* BEGIN *
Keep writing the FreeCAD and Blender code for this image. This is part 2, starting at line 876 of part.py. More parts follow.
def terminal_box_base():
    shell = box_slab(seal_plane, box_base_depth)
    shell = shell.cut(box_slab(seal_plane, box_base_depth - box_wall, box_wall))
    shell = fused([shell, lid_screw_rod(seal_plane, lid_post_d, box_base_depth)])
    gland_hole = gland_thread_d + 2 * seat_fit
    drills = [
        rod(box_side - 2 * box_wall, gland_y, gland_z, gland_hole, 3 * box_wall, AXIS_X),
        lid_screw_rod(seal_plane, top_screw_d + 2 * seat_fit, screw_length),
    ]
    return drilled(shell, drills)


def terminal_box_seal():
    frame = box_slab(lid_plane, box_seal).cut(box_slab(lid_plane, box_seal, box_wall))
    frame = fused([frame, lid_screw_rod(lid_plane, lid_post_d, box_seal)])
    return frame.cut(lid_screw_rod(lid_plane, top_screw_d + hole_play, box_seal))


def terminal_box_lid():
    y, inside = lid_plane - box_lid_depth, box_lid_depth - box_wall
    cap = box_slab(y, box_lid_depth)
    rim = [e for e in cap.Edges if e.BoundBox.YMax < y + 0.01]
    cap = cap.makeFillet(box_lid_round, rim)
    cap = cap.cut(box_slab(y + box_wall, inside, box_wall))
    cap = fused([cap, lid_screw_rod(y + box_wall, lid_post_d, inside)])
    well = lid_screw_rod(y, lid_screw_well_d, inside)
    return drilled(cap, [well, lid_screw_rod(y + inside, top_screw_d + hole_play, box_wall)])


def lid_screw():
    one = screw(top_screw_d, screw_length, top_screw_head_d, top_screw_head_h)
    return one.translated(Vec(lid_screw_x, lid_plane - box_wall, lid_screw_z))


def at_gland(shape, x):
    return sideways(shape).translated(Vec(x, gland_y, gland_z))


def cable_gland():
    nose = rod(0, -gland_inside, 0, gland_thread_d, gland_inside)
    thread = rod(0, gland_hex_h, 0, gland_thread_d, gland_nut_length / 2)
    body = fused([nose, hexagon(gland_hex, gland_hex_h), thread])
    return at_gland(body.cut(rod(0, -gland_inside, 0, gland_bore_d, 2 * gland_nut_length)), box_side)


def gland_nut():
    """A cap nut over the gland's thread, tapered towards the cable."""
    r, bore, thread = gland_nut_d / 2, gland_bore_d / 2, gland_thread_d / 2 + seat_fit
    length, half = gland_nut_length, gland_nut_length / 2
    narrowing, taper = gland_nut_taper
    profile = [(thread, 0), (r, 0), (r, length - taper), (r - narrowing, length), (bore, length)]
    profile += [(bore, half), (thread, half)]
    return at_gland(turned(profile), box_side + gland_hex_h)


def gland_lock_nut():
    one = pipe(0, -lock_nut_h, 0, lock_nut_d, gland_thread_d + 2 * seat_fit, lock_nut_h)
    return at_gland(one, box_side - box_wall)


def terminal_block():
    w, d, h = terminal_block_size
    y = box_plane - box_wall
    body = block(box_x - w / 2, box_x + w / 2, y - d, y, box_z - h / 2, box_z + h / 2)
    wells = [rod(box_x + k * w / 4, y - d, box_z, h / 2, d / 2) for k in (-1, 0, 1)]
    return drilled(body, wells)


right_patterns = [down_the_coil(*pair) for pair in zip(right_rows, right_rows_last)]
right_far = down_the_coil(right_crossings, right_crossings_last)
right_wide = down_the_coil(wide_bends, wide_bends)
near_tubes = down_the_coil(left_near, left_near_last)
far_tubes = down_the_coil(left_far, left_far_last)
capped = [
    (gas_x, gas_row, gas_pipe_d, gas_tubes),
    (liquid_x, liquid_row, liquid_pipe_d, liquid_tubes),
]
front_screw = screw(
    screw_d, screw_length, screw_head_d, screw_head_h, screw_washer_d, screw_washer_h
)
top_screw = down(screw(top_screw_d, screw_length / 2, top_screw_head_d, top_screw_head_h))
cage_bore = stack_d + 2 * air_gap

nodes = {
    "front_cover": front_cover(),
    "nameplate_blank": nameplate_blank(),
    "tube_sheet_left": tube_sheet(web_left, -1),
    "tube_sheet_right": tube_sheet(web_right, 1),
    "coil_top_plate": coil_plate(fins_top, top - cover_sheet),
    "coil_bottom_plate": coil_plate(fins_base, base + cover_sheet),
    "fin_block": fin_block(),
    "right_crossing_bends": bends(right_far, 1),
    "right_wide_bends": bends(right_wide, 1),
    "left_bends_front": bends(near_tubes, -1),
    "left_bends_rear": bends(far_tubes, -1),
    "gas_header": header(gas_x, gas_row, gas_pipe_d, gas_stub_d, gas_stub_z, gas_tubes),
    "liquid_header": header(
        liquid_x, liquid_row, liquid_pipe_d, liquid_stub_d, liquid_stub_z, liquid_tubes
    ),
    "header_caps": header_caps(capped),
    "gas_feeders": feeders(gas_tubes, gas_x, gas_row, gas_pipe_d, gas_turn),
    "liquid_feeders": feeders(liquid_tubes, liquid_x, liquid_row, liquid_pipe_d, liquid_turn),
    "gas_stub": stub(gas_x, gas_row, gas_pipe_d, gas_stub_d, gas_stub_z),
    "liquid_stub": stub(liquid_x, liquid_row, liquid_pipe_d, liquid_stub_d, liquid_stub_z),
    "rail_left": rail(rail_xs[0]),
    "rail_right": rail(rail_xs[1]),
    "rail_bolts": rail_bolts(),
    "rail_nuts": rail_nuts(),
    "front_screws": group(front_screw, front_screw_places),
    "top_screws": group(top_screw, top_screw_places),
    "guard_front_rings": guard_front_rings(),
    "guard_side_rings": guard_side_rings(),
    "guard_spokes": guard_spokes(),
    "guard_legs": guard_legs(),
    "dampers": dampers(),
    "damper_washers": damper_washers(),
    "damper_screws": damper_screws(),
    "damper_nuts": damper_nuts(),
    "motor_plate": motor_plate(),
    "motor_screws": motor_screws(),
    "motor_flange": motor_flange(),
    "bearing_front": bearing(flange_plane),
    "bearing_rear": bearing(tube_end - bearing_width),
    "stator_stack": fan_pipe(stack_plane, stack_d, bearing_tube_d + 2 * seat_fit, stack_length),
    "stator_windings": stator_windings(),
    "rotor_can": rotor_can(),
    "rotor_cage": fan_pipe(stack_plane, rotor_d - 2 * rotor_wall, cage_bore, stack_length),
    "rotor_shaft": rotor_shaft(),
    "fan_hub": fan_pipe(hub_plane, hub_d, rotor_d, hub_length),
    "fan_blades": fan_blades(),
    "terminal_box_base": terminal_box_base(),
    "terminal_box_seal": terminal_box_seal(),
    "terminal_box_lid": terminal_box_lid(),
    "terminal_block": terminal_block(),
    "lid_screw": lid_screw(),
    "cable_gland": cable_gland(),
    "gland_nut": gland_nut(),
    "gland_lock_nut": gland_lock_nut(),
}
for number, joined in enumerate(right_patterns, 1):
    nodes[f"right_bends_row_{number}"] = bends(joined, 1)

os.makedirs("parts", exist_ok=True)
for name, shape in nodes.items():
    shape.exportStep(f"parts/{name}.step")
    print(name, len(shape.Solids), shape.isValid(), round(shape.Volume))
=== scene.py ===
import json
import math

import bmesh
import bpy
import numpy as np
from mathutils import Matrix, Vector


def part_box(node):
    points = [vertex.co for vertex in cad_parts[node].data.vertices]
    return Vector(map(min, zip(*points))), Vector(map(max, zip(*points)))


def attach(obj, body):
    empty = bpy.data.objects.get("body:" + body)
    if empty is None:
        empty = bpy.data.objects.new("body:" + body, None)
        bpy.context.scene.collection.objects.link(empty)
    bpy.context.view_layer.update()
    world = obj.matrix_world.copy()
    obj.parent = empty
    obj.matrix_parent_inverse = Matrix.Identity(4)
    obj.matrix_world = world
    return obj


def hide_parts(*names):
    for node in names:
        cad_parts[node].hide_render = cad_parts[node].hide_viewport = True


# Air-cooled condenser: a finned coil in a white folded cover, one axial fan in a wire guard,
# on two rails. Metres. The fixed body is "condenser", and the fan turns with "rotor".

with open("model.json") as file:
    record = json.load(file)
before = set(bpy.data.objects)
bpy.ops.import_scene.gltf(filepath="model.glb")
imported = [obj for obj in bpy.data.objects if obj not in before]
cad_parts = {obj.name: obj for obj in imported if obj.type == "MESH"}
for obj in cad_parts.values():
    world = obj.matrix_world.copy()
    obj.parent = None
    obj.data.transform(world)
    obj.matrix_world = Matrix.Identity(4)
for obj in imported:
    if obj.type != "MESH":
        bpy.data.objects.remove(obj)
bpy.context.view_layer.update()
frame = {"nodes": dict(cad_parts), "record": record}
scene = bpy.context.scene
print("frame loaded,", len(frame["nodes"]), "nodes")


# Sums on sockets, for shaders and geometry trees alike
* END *
Using the material above, state how many lines include the string "True". Answer with a single number.

REPLY TO THE EXERCISE:
2